Comedy abounded under the shady white awning that served as our home away from home as we all piled onto towels and into chairs to pass the time between races. There were highs as Tom swam to several new National records, when Shaun split under thirty for a 50 free and when Lynn got her sub twenty-seven and won the 50 free. There were quieter moments when a teammate missed their goal and moved through the moments of disappointment that come when the clock doesn’t match the dream. There were opportunities to watch other swimmers accomplish inspirational swims due to their age, circumstances or even Olympic proven ability. There was little time to be bored!

It had been a long wait for my final race, the 100 Free. When the time came, I joined a legion of other women in a procession to the locker room to squeeze into my new tech suit. I hadn’t bought one for Nationals even though the girls told me to get one. They were expensive but I was more worried that if I wore one, people would think I knew what I was doing. I was sort of attached to wearing my amateur off the rack Lycra suit that identified me as the beginner I am. Unfortunately, a vendor at the meet had a snazzy new tech suit just my size at 50% off and the bargain hunter in me overruled the embarrassed swimmer.

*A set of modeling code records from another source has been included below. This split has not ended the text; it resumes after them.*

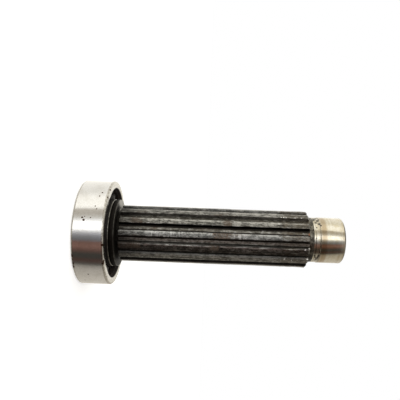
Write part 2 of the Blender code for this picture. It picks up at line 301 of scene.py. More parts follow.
class Metal(Graph):
    """A metal finish in millimetres of the object's own space."""

    def __init__(self, name):
        self.material = bpy.data.materials.new(name)
        self.material.use_nodes = True
        super().__init__(self.material.node_tree)
        place = self.node("ShaderNodeTexCoord").outputs["Object"]
        self.place = self.scaled(place, (MM, MM, MM))
        parts = self.node("ShaderNodeSeparateXYZ", {0: self.place})
        self.height = parts.outputs["Z"]
        self.radius = self.measure("LENGTH", self.scaled(self.place, (1, 1, 0)))
        self.turn = self.math("ARCTAN2", parts.outputs["Y"], parts.outputs["X"])

    def noise(self, scale, detail=3.0, roughness=0.55, squeeze=(1, 1, 1), distortion=0.0):
        """Noise whose place is first multiplied by the squeeze, part by part."""
        return self.node("ShaderNodeTexNoise",
                         {"Vector": self.scaled(self.place, squeeze), "Scale": scale,
                          "Detail": detail, "Roughness": roughness,
                          "Distortion": distortion}).outputs["Fac"]

    def streaks(self, scale, stretch, detail=4.0, roughness=0.6):
        """Noise drawn out along the shaft, stretch times longer than wide."""
        return self.noise(scale, detail, roughness, (1, 1, 1 / stretch))

    def rings(self, scale, stretch, detail=4.0, roughness=0.6):
        """Noise drawn out round the shaft, as turning and grinding leave it."""
        return self.noise(scale, detail, roughness, (1 / stretch, 1 / stretch, 1))

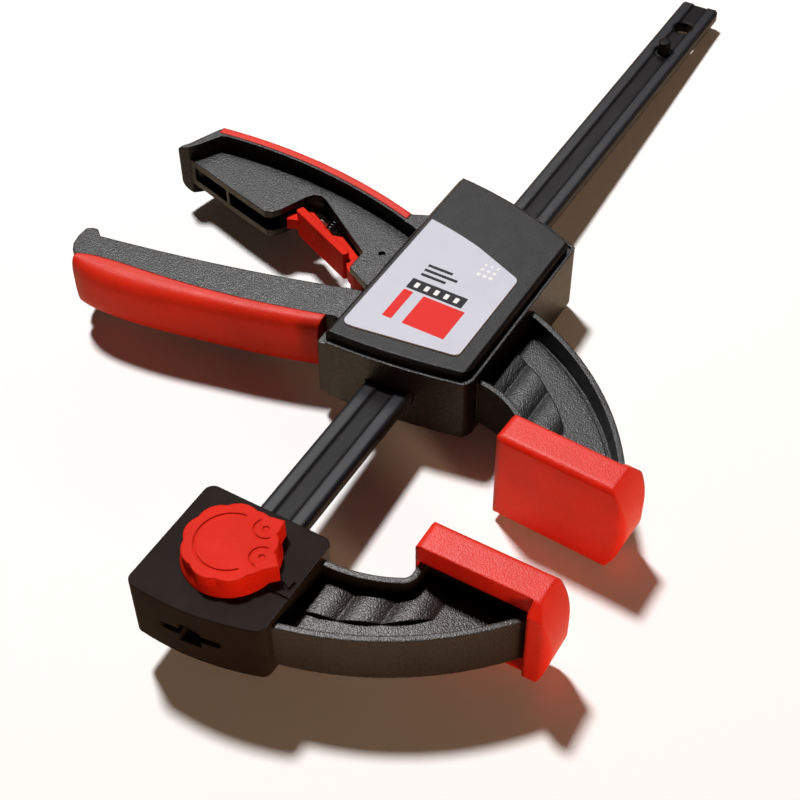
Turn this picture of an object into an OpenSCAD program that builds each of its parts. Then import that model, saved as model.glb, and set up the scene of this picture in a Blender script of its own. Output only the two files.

I had just enough time to cheer on a few of our guys in the 100 free before heading to the warm-up pool. I had my warm-up routine by now: an easy 100 or two followed by a few 50s building into and out of the walls and maybe a few 25s to fine tune things. I felt good. My body felt responsive. I worked to relax my arm in recovery like Lynn told me to do, to roll my shoulders, to go deep and really feel for the catch. I needed patient arms; I needed to hold the water.

Heading over to my lane I could feel the anticipation beginning to prickle my skin and quicken my heartbeat. The afternoon sun was low and slightly golden upon the low bleachers set behind the starting blocks for competitors waiting to race. I took a seat and wrapped my towel closely around my shoulders against the cool breeze that bounced the flags over the pool. Lynn sat quietly in the shade in front of me, no doubt preparing her race in her mind. Teammates cheered wildly as heats were sent off in both pools. Voices boomed from all sides shouting encouragement to racing swimmers and then it happened again and it was the last time it happened.

All the noises seemed to fade and were replaced by a warmth, by a silent glow that came from inside and told me to look around. As I turned my head from side to side I saw countless swimmers in varying stages of readiness, I saw boisterous laughter and celebration but mostly I saw smiles in the gilded afternoon sun. I was smiling too and for a moment in time, I just sat there and soaked up the magic of Spring Nationals.

Lynn went on to swim her 100 free and shortly thereafter I swam mine. The magic calm remained with me and I kept patient and focused for those four laps. When I looked up at the board, much to my astonishment my time read 1:09:44. My fastest previous time was a 1:13.08. I had shattered my personal best. I was just about the slowest swimmer in my age division in the 100 free but I didn’t care. I came to my first USMS Nationals with one goal; to swim my best and I did. I swam four personal bests out of five events. I’ll be back next year for sure and I’ll definitely be looking for faster times. I’ll also be returning for the magic; for those rare moments when time slows down and if you let yourself be still, the magic of USMS Nationals washes over you in a wave of happiness you’ll not soon forget.